Task goal » In the listing below, find the line containing "Model this object" and the line containing "FLOOR_GAP = 0.02 * MM". Repeat exactly those two lines and every line between them, nothing more.

────────────────────────────────────────

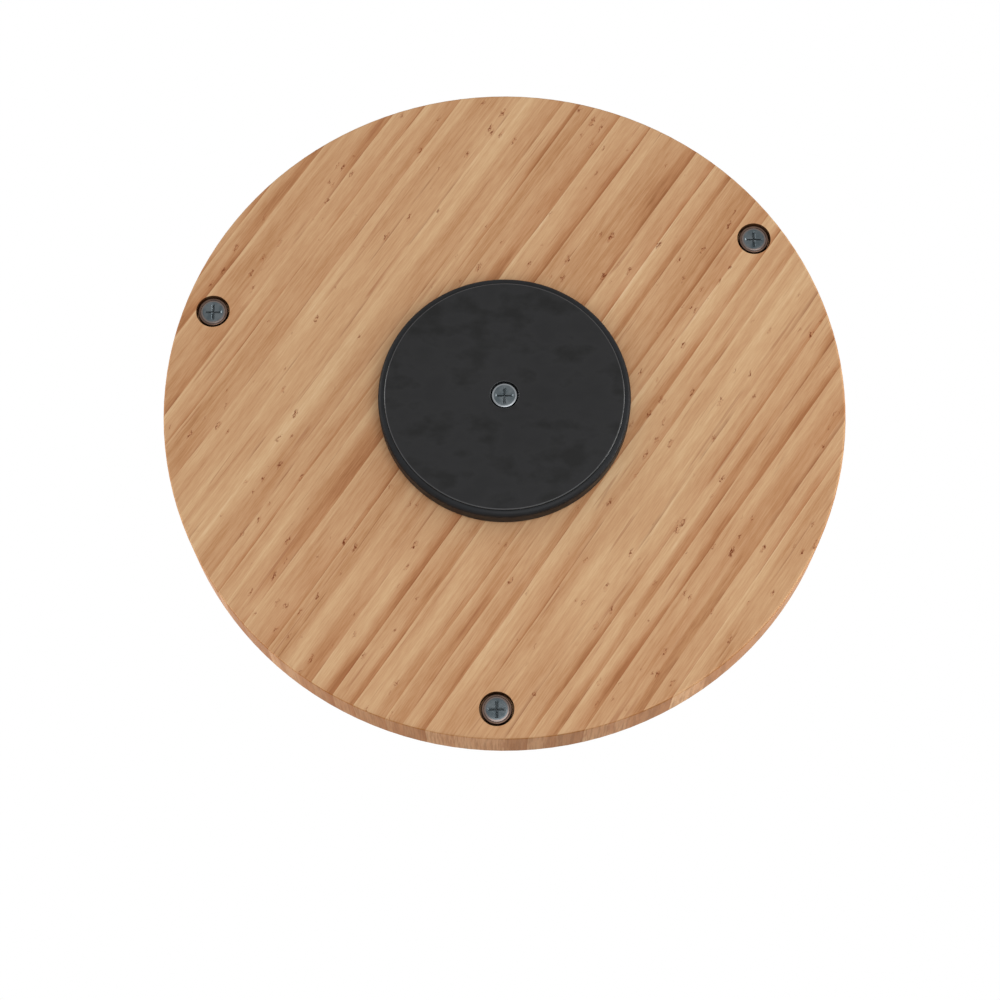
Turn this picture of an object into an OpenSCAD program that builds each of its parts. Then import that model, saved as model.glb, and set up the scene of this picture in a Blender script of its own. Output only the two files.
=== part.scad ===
// Lazy susan turntable: a round wooden board on a low ball-bearing base, with a low gallery rail.
// The base stands on the table at z = 0, the board turns about the Z axis, and the rail opens to the front (-Y).
// All lengths are in millimetres.

/* [Board] */
// Diameter of the wooden board
board_d = 254; // [220:1:400]
// Thickness of the wooden board
board_t = 22; // [18:0.5:30]
// Radius of the rounded edges of the board
board_edge_r = 1; // [0.5:0.1:3]

/* [Base] */
// Outer diameter of the moulded base shell
base_d = 93.5; // [90:0.5:140]
// Thickness of the shell's outer wall
shell_wall = 2.5; // [2:0.1:4]
// Thickness of the shell's floor above the pad
shell_floor = 1.7; // [1.5:0.1:4]
// Radius of the shell's rounded lower shoulder
shoulder_r = 2; // [1:0.1:2.2]
// Gap between the shell's rim and the board
board_gap = 1.25; // [0.6:0.05:2]
// Thickness of the stiffening ribs inside the shell
rib_t = 1.2; // [0.8:0.1:2.5]
// Number of stiffening ribs inside the shell
rib_count = 8; // [4:1:16]

/* [Pad] */
// Depth to which the non-slip pad is sunk in the shell
pad_sunk = 1; // [0.6:0.1:1.5]
// Height by which the pad stands out of the shell
pad_proud = 0.5; // [0.3:0.1:1.2]
// Width of shell left outside the pad
pad_margin = 2.3; // [2.3:0.1:6]
// Radius of the pad's rounded lower edge
pad_edge_r = 0.3; // [0.1:0.05:0.3]

/* [Bearing] */
// Diameter of the circle on which the balls roll
ball_circle_d = 66; // [60:0.5:68]
// Diameter of the bearing balls
ball_d = 4.5; // [4:0.1:5.5]
// Number of bearing balls
ball_count = 24; // [12:1:28]
// Thickness of the lower race
lower_race_t = 1.2; // [1:0.1:2]
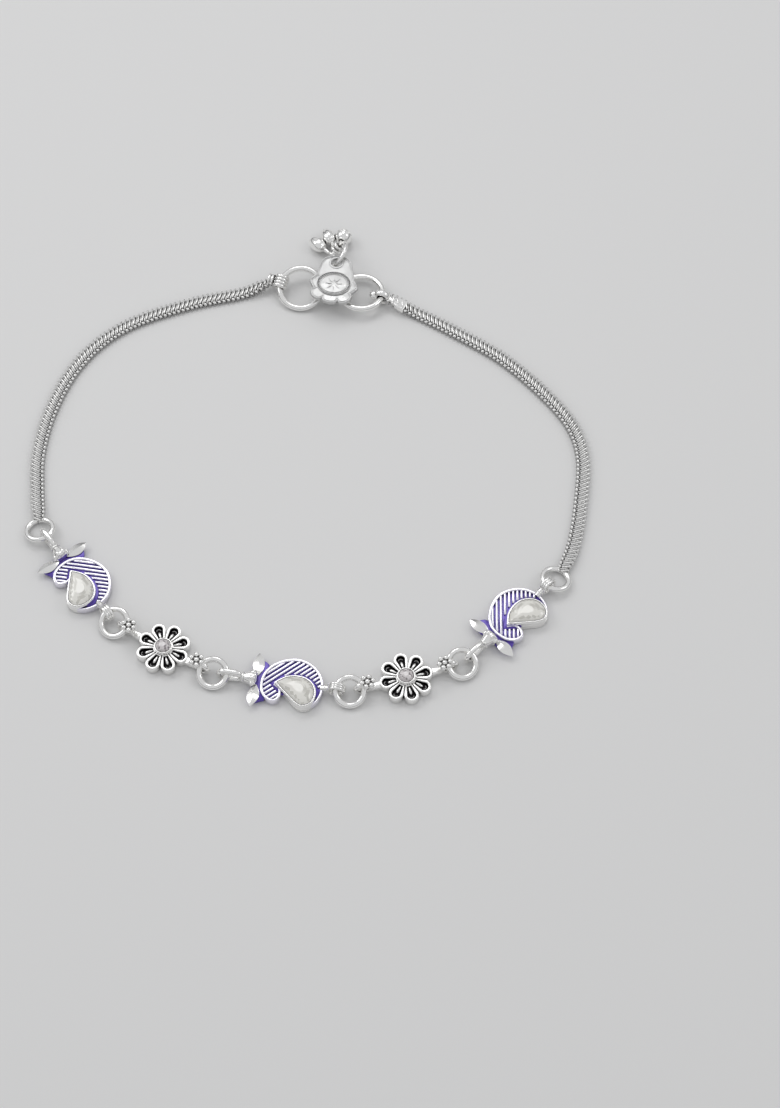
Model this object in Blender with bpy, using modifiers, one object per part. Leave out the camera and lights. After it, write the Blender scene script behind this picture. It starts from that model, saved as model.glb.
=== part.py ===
"""Silver anklet: a closed loop that lies on a flat surface.

The front is a string of three paisleys and two flowers joined by jump rings, the sides are two
flat plaited chains, and the back is a clasp of two rings under a scalloped tag, with a ring of
three small dangles. Lengths are in metres, the surface is Z = 0 and the wearer's heel is at +Y.
"""

import math

import bmesh
import bpy
from mathutils import Matrix, Vector

MM = 0.001

# Rings of the string
RING_DIAMETER = 5.4 * MM
RING_WIRE = 1.0 * MM
END_RING_DIAMETER = 5.2 * MM
END_RING_WIRE = 0.95 * MM
FLOOR_GAP = 0.02 * MM

# Upright eye loops that hold the rings
EYE_WIRE = 0.8 * MM
EYE_CLEARANCE = 0.2 * MM
EYE_TIP_TO_RING_CENTRE = 0.5 * MM

# Flowers
FLOWER_DIAMETER = 8.6 * MM
PETALS = 8
PETAL_TIP_RADIUS = 1.15 * MM
FLOWER_NOTCH_RADIUS = 3.05 * MM
FLOWER_FLOOR = 0.9 * MM
FLOWER_RIM_HEIGHT = 1.5 * MM
PETAL_WALL = 0.46 * MM
RECESS_INNER_RADIUS = 1.6 * MM
RECESS_INNER_WIDTH = 0.66 * MM
TONGUE_REACH = 3.05 * MM
TONGUE_WIDTH = 0.5 * MM
FLOWER_BEZEL_DIAMETER = 2.94 * MM
FLOWER_BEZEL_WALL = 0.25 * MM
FLOWER_BEZEL_HEIGHT = 2.1 * MM
FLOWER_TAB_LENGTH = 2.55 * MM
FLOWER_TAB_WIDTH = 1.0 * MM
FLOWER_TAB_BOTTOM = 0.35 * MM
FLOWER_TAB_TOP = 1.25 * MM
GRANULE_DIAMETER = 0.86 * MM
GRANULE_RING_RADIUS = 0.9 * MM
GRANULE_LIFT = 0.13 * MM
ROSETTE_SETBACK = 0.65 * MM
ROSETTE_DISC_DIAMETER = 2.0 * MM
ROSETTE_DISC_THICKNESS = 0.25 * MM

# Paisleys
PAISLEY_LENGTH = 9.95 * MM
PAISLEY_FLOOR = 0.9 * MM
PAISLEY_RIM_WIRE = 0.46 * MM
PAISLEY_RIM_HEIGHT = 1.4 * MM
PAISLEY_EDGE_LIFT = 0.2 * MM
RIB_WIDTH = 0.34 * MM
RIB_PITCH = 0.66 * MM
RIB_HEIGHT = 1.2 * MM
RIB_ANGLE = math.radians(44.0)
ENAMEL_STRIP = 0.42 * MM
DROP_BEZEL_WALL = 0.28 * MM
DROP_BEZEL_HEIGHT = 2.0 * MM
DROP_SEAT_HEIGHT = 1.0 * MM
LEAF_LENGTH = 3.9 * MM
LEAF_WIDTH = 1.6 * MM
LEAF_THICKNESS = 1.0 * MM
LEAF_LIFT = 1.05 * MM
LEAF_BASE_SPREAD = 0.85 * MM
LEAF_LEAN = math.radians(5.0)
SEPAL_THICKNESS = 0.85 * MM
CALYX_LENGTH = 2.2 * MM
CALYX_DIAMETER = 2.4 * MM
LEAF_STEP = 0.8 * MM
CALYX_TO_RING_WIRE = 2.35 * MM
POST_LENGTH = 1.85 * MM
POST_DIAMETER = 1.1 * MM

# Stones
STONE_CLEARANCE = 0.1 * MM
STONE_CROWN = 0.55 * MM
STONE_TABLE_SHARE = 0.58
STONE_GIRDLE_DROP = 0.12 * MM
STONE_CULET_SHARE = 0.25

# Flat plaited chains
CHAIN_WIDTH = 2.1 * MM
CHAIN_THICKNESS = 0.95 * MM
PLATE_PITCH = 0.95 * MM
PLATE_NOTCH = 0.17 * MM
PLATE_GROOVE = 0.12 * MM
PLATE_CHAMFER = 0.28 * MM
CHAIN_RISE = 6.0 * MM
CHAIN_LAP = 0.35 * MM
CHAIN_END_TAPER = 3.2 * MM
ROPE_END_WIDTH = 1.35 * MM
ROPE_END_THICKNESS = 1.15 * MM

# Clasp
CLASP_RING_DIAMETER = 8.2 * MM
CLASP_RING_WIRE = 1.05 * MM
CLASP_RING_SPACING = 10.3 * MM
RIGHT_CLASP_RING_TILT = math.radians(-5.0)
HOOK_WIRE = 0.8 * MM
TAG_WIDTH = 8.4 * MM
TAG_THICKNESS = 0.6 * MM
TAG_SHIFT = 0.5 * MM
TAG_NOTCH_RADIUS = 3.55 * MM
TAG_TOP_REACH = 5.95 * MM
TAG_LOBE_TURN = math.radians(-8.0)
TAG_BOTTOM_REACH = 3.95 * MM
TAG_CORNER_REACH = 4.35 * MM
TAG_FIELD_WIDTH = 5.8 * MM
TAG_FIELD_DEPTH = 4.8 * MM
TAG_FIELD_RAISE = 0.25 * MM
TAG_HOLE_DIAMETER = 1.8 * MM
TAG_HOLE_WALL = 0.65 * MM
TAG_SINK = 0.2 * MM

# Ends of the chains at the clasp
KNOT_WIRE = 0.66 * MM
KNOT_TURNS = 3
KNOT_LAP = 0.14 * MM
KNOT_CLEARANCE = 0.13 * MM
NECK_WIRE = 0.84 * MM
NECK_BEAD_DIAMETER = 1.5 * MM

# Dangles
DANGLE_RING_DIAMETER = 5.2 * MM
DANGLE_RING_WIRE = 0.72 * MM
DANGLE_RING_PITCH = math.radians(10.0)
DANGLE_RING_ROLL = math.radians(-35.0)
DANGLE_EYE_WIRE = 0.5 * MM
DANGLE_EYE_CLEARANCE = 0.16 * MM
DANGLE_NECK_DIAMETER = 0.7 * MM
BUD_NECK_LENGTH = 1.0 * MM
BUD_LENGTH = 3.3 * MM
BUD_DIAMETER = 2.4 * MM
BALL_NECK_LENGTH = 0.55 * MM
BALL_DIAMETER = 2.9 * MM

# Where each dangle hangs on its ring and which way it lies: degrees from the outer end, from the heel
DANGLE_PLACES = (
    ("dangle_bud_1", -55.0, 54.0),
    ("dangle_bud_2", -25.0, 29.0),
    ("dangle_ball", 0.0, -10.5),
)

# Layout seen from above: the centre paisley is at the layout's origin
STRING_HEADINGS = (-53.0, -29.5, -8.5, 15.5, 45.5)
LEFT_CHAIN_START_HEADING = math.radians(98.0)
RIGHT_CHAIN_START_HEADING = math.radians(53.0)
CLASP_ASIDE = 6.9 * MM
CLASP_DEPTH = 74.35 * MM
CLASP_HEADING = math.radians(-5.2)
LEFT_KNOT_DIRECTION = math.radians(162.0)
RIGHT_NECK_DIRECTION = math.radians(-14.6)

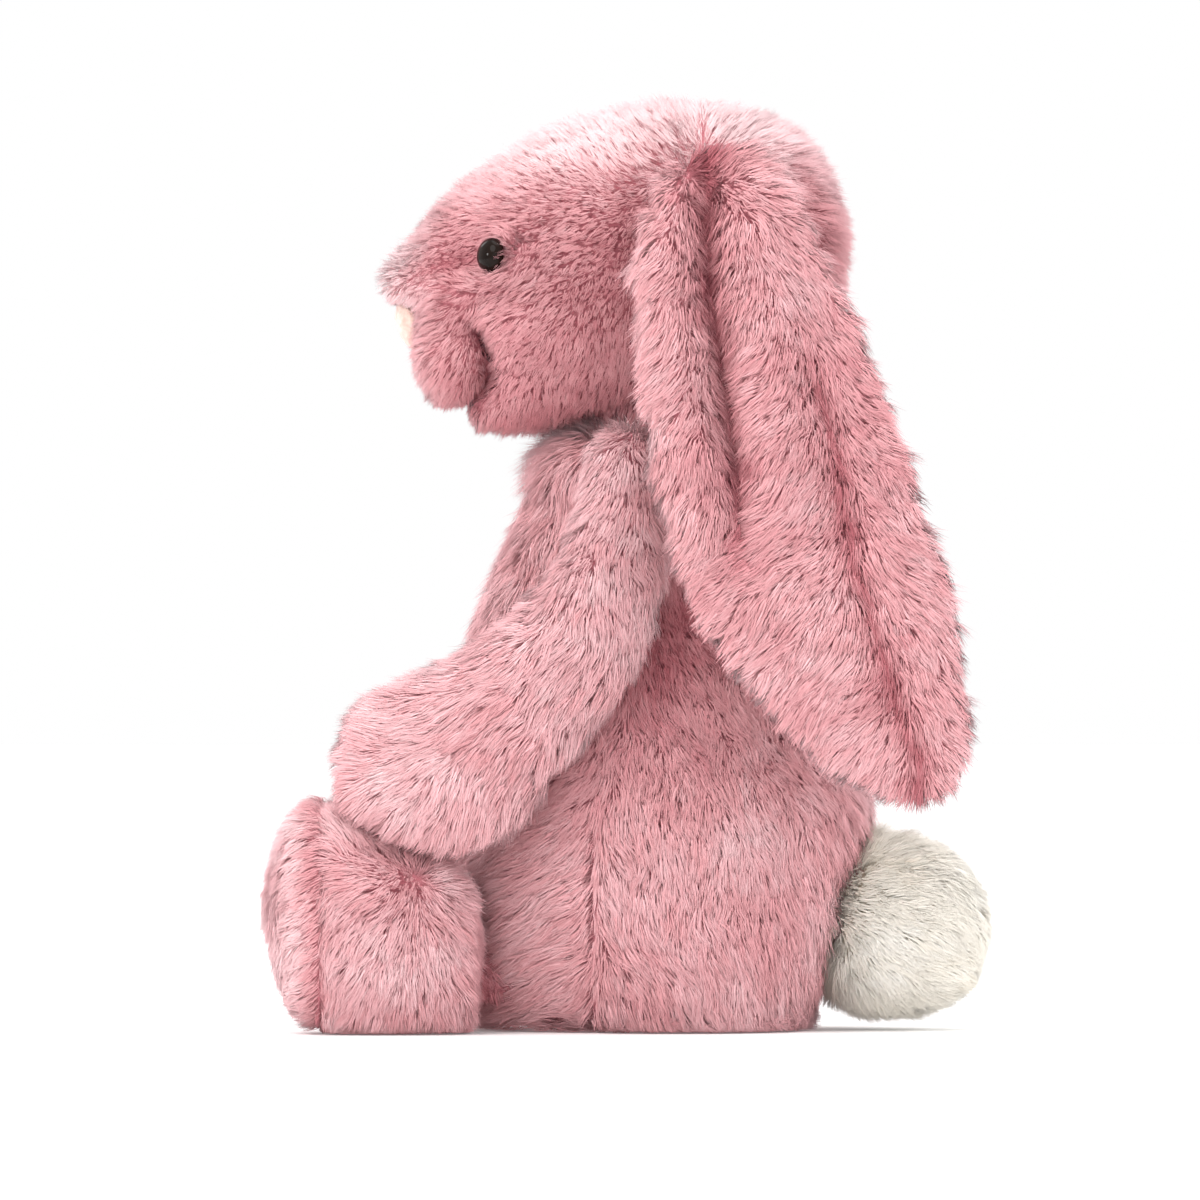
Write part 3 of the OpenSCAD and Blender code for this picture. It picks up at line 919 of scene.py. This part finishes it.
# ------------------------------------------------------------------ ears
GROOVE = [(18, 212), (20, 184), (23.5, 159), (27, 134), (29, 118)]
PART = [(38, 200), (42.5, 173.5), (50, 146), (55, 118.5), (62.5, 93.5), (71, 71)]


def along(pts, z):
    p = np.array(sorted(pts, key=lambda a: a[1]), float)
    return np.interp(z, p[:, 1], p[:, 0])


def shape_ear(me, outer):
    inset(me, 1.6, lambda P: 1 - 0.9 * smooth01(P[:, 1] - along(PART, P[:, 2]), 4, 10) * smooth01(P[:, 2], 200, 180)
          - 0.8 * smooth01(P[:, 1] - along(GROOVE, P[:, 2]), -10, -14) * smooth01(P[:, 2], 110, 140), only=(0.4, 1, 1))
    V, T = mesh_arrays(me)
    N = vertex_normals(V, T)
    P = V / MM
    y, z = P[:, 1], P[:, 2]
    face = np.clip(N[:, 0] * (1 if outer else -1), 0, 1)
    g = along(GROOVE, z)
    fade = smooth01(z, 108, 150)
    if outer:
        d = -7.4 * np.exp(-((y - g) / 4.8) ** 2) * fade
        d += 4.4 * np.exp(-((y - (g - 11)) / 7.5) ** 2) * fade
        d += 3.4 * np.exp(-((y - (g + 12)) / 8.5) ** 2) * fade
        d += -2.2 * np.exp(-((y - along(PART, z)) / 3.0) ** 2) * smooth01(z, 182, 160)
        d += 1.6 * smooth01(z, 125, 90)
    else:
        d = 0.6 * np.ones(len(P))
    # the two layers press together along their edges
    V[:, 0] += (-2.6 * np.clip(-N[:, 0], 0, 1) if outer else 1.8 * np.clip(N[:, 0], 0, 1)) * MM
    rear = np.clip(N[:, 1], 0, 1) * smooth01(y - along(PART, z), 2, 10) * smooth01(z, 196, 176) * smooth01(z, 96, 116)
    V[:, 1] += 2.6 * rear * MM
    V[:, 2] -= 1.6 * np.clip(-N[:, 2], 0, 1) * smooth01(z, 84, 74) * MM
    V = V + np.stack([np.sign(N[:, 0]) * d * face, np.zeros(len(P)), np.zeros(len(P))], 1) * MM
    set_coords(me, V)
    return me


def ear_flow(P, N):
    y, z = P[:, 1], P[:, 2]
    g = along(GROOVE, z)
    F = const((0, 0, -1), P)
    F[:, 1] += np.tanh((y - along(PART, z)) / 5.0) * 0.85 * smooth01(z, 190, 165) + 0.25 * smooth01(z, 165, 190)
    # the roll in front of the groove is combed forward and down
    w = smooth01(z, 112, 135) * smooth01(y - g, 4, -3)
    F[:, 1] = F[:, 1] * (1 - w) - 0.55 * w
    # the root fans out from a point
    d = P - np.array([0, 14, 214])
    d[:, 0] = 0
    w = smooth01(z, 188, 212)[:, None]
    return F * (1 - w) + unit(d) * w


def ear_painted_shade(P, N):
    y, z = P[:, 1], P[:, 2]
    # painted shade along the part line and in the groove
    t = -0.48 * np.exp(-((y - along(PART, z)) / 3.0) ** 2) * smooth01(z, 182, 155)
    t += -0.74 * np.exp(-((y - along(GROOVE, z)) / 4.6) ** 2) * smooth01(z, 108, 135)
    return t - 0.06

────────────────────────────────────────

Result of this exercise »
Model this object in Blender with bpy, using modifiers, one object per part. Leave out the camera and lights. After it, write the Blender scene script behind this picture. It starts from that model, saved as model.glb.
=== part.py ===
"""Silver anklet: a closed loop that lies on a flat surface.

The front is a string of three paisleys and two flowers joined by jump rings, the sides are two
flat plaited chains, and the back is a clasp of two rings under a scalloped tag, with a ring of
three small dangles. Lengths are in metres, the surface is Z = 0 and the wearer's heel is at +Y.
"""

import math

import bmesh
import bpy
from mathutils import Matrix, Vector

MM = 0.001

# Rings of the string
RING_DIAMETER = 5.4 * MM
RING_WIRE = 1.0 * MM
END_RING_DIAMETER = 5.2 * MM
END_RING_WIRE = 0.95 * MM
FLOOR_GAP = 0.02 * MM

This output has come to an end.